Anyone who's watched me eat knows that I generally eat very frequently. I could have just eaten a very short time ago, but we pass another bit of food I want later, and I've got to stop and refuel. It's like that initial anxiety you get when you first have your new mobile phone. You're not comfortable with its battery life yet, so you charge it too frequently for that first month. You hate knowing that you'll be without charge at a critical moment. In reality, it's probably not that huge a deal. If the thing is running low, you can really just turn it off and turn it back on when you need it. But until you learn that, you're still in dread of the battery running out.

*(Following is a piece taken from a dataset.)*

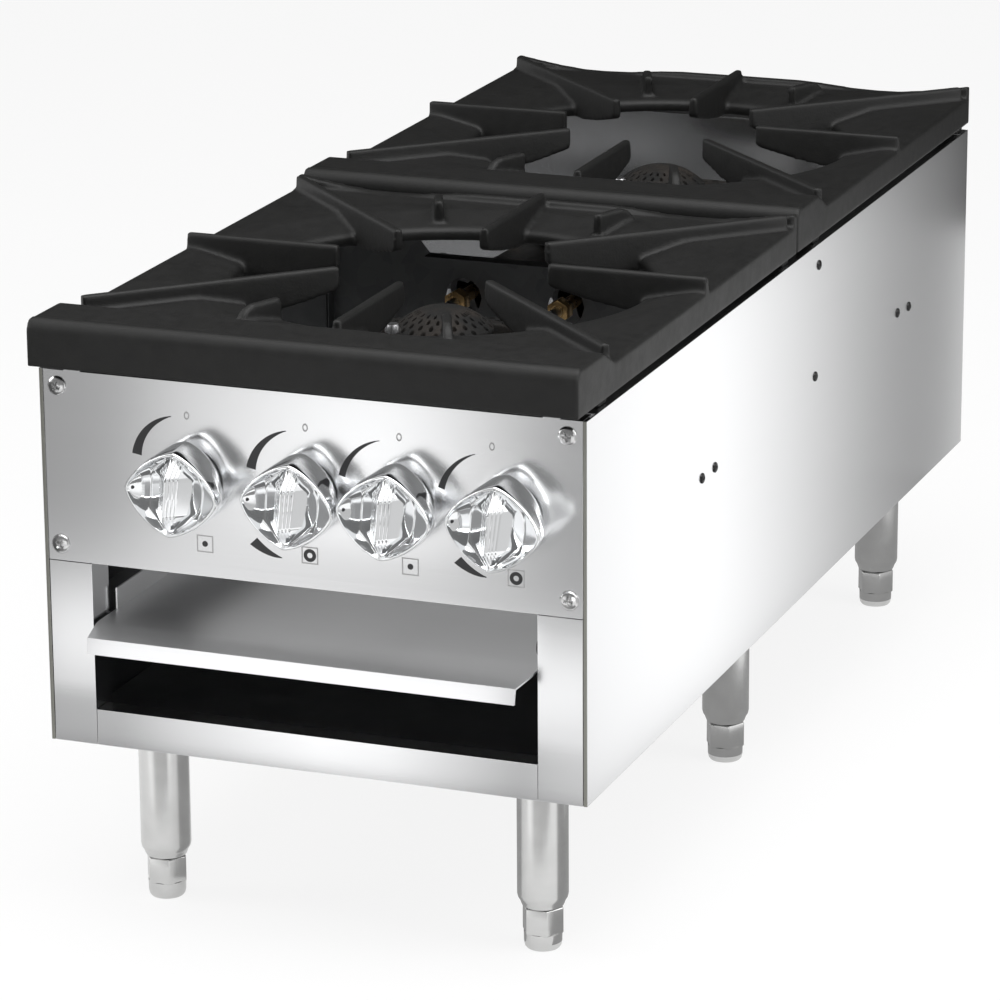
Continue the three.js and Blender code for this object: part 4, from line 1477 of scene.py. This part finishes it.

I guess that because I'm a vegan, my lack of food anxiety tends to be pronounced. I have been places where the only option is a cup of black coffee with some sugar. And no, there isn't bread that I can trust. You see, it's been such a while since I've had dairy, that even a small amount in my food (even when I don't know it's there) sends my digestive system into a violent protest. Eggs can sneak by without my notice. Honey doesn't actually do anything. But dairy, when I accidentally ingest it, has me wrapped around the porcelain overlord, sweating profusely, and blasting from every orifice. Not a pleasant feeling.

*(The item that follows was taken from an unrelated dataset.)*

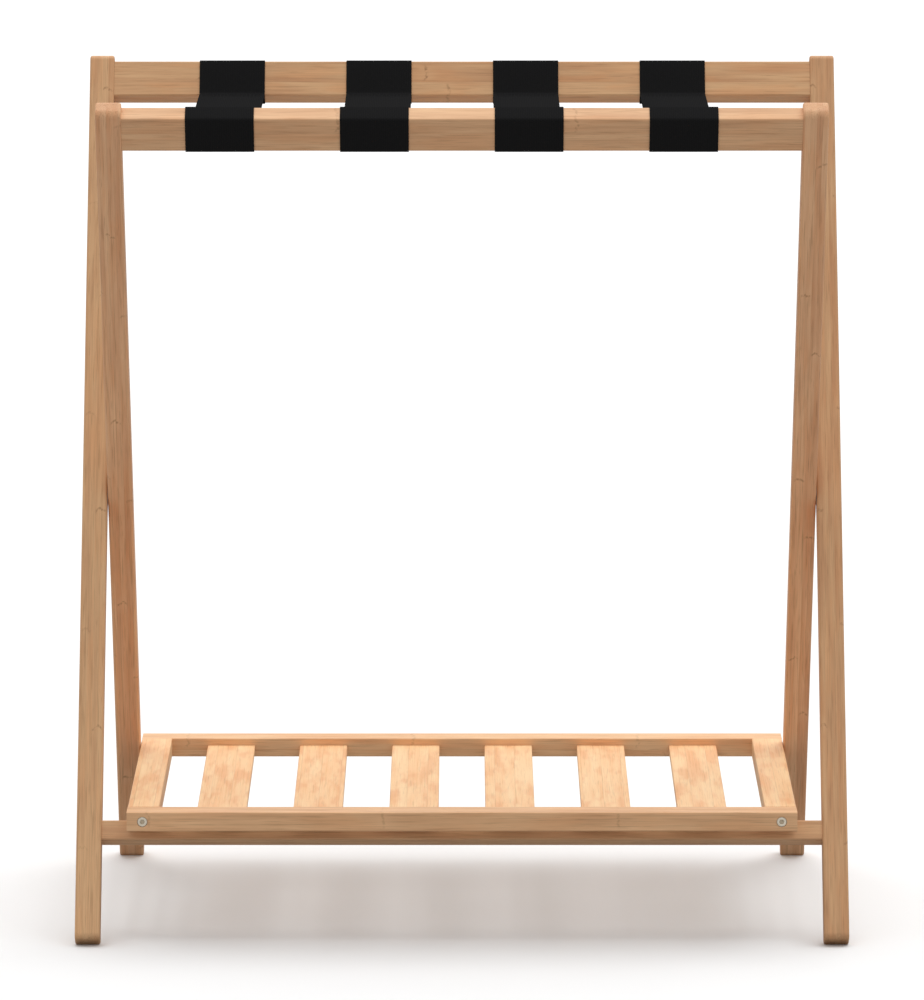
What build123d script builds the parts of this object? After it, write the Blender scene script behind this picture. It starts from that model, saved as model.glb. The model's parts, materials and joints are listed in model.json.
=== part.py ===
"""Folding luggage rack: two crossed bamboo frames, four webbing straps and a slatted shelf.

Millimetres, Z up. +X is the rack's right, -Y its front. The origin is on the floor under
the main pivot. The outer frame leans from its front feet up to the rear top rail, the inner
frame from its rear feet up to the front top rail. The shelf turns on the inner legs near
the back, and is notched to sit down over the outer frame's crossbar at the front.
"""
import os
from math import cos, radians, sin

from build123d import *

# ---- crossed frames ----
overall_width = 690.0      # over the outer legs
lean = 30.1                # each leg's lean from the vertical, in degrees
leg_above_pivot = 437.1
leg_below_pivot = 428.0
leg_thickness = 22.5       # along X
leg_width = 21.0           # across the leg, seen from the side
leg_end_radius = 6.0       # round-over of the leg's ends
leg_edge_radius = 2.0      # easing of its long edges
foot_flat_depth = 0.4      # planed off each foot, level with the floor
pivot_gap = 0.6            # between an outer leg and the inner leg beside it

# ---- top rails and crossbar ----
rail_height = 34.7         # along the leg
rail_depth = 18.4
rail_drop = 6.9            # from the leg's end to the rail's top edge
bar_height = 18.4          # along the leg
bar_depth = 16.7
rail_edge_radius = 1.5
dowel_diameter = 6.0
dowel_in_leg = 12.0
dowel_in_rail = 18.0
dowel_clearance = 0.05     # radial
blind_hole_space = 0.5     # past the end of a dowel, bolt or insert in its blind hole
cut_overrun = 1.0          # how far a cutting solid runs past the face it opens

# ---- shelf ----
shelf_pivot_drop = 305.0   # from the main pivot down the inner leg
shelf_stock_height = 17.3
shelf_stock_depth = 28.0
shelf_side_gap = 0.4       # between the shelf and each inner leg
shelf_rear_reach = 46.5    # from the shelf pivot to the back of the rear rail
shelf_hook_reach = 6.4     # from the crossbar's top corner forward to the front rail
shelf_edge_radius = 1.2
notch_clearance = 0.4      # round the crossbar, where it stands into the side rails
slat_clearance = 0.9       # from the crossbar up to the slats
slat_count = 6
slat_pitch = 86.2
slat_width = 44.3
slat_thickness = 6.0
slat_drop = 6.4            # the slats' top below the rails' top
slat_seat = 8.0            # a slat's end in its mortise
slat_edge_radius = 1.0
mortise_clearance = 0.1

# ---- pivot hardware ----
bolt_diameter = 6.0
bolt_clearance = 0.05      # radial, where a bolt is held fast
running_clearance = 0.06   # radial, where a leg turns on steel
flange_diameter = 13.0
flange_thickness = 2.2
flange_recess = 2.5
recess_clearance = 0.4     # radial
sleeve_diameter = 9.0
bolt_in_sleeve = 14.0
washer_diameter = 16.0
washer_side_play = 0.05
socket_width = 4.0         # across the flats
socket_depth = 1.6
insert_diameter = 8.0
insert_length = 12.0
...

So it's especially a nerve-wracking experience to leave my little vegan bubble. You see, I work at a vegan restaurant, am married to a committed vegan, and keep a vegan house. The friends that I socialise with on a regular basis are at the very least vegetarian. Those who aren't generally tend to be respectful omnivores, and are happy to wait until leaving my presence before settling down to animal flesh and the rest. Pretty much every restaurant in my city (including the steak houses, I found out on one particularly annoying night) can and is often happy to serve me something not only filling, but delicious. If I call ahead, I even sometimes get a fairly excited chef, who'd like to try out something experimental to see if I like it. At the local Chinese food delivery place, they have a selection of veggie meats to go with all their dishes. And they know what I mean when I ask for vegan.
When I leave my bubble, however, it's not so easy. These are often places with no mass transit, and I don't drive, and everything is spaced out really far apart. On those occasions, I'll end up at a convenience store or pharmacy, and grab some cashews, or crackers. But frankly, after a few hours, crackers and cashews don't really feel satisfying, dense in calories though they be.
All of this has done nothing at all to relieve my anxiety around hunger. I hate feeling hungry. It's one of those things that I've had to experience so rarely that to actively get myself into a situation where such is the case infuriates me.
But if I stop to think about it, I realise that I'm really being silly. Being hungry is not the worst thing in the world, especially considering that I live in a country where food is readily available to me when I want it. So what if I do have to skip a meal once in a while? More will be waiting later. And maybe letting myself get hungry once in a great while will make the meal at the other end of the experience taste all the more delicious.
It's something I'm working on, and I know I can get through it if I try.
I'm still going to carry a bottle of water though.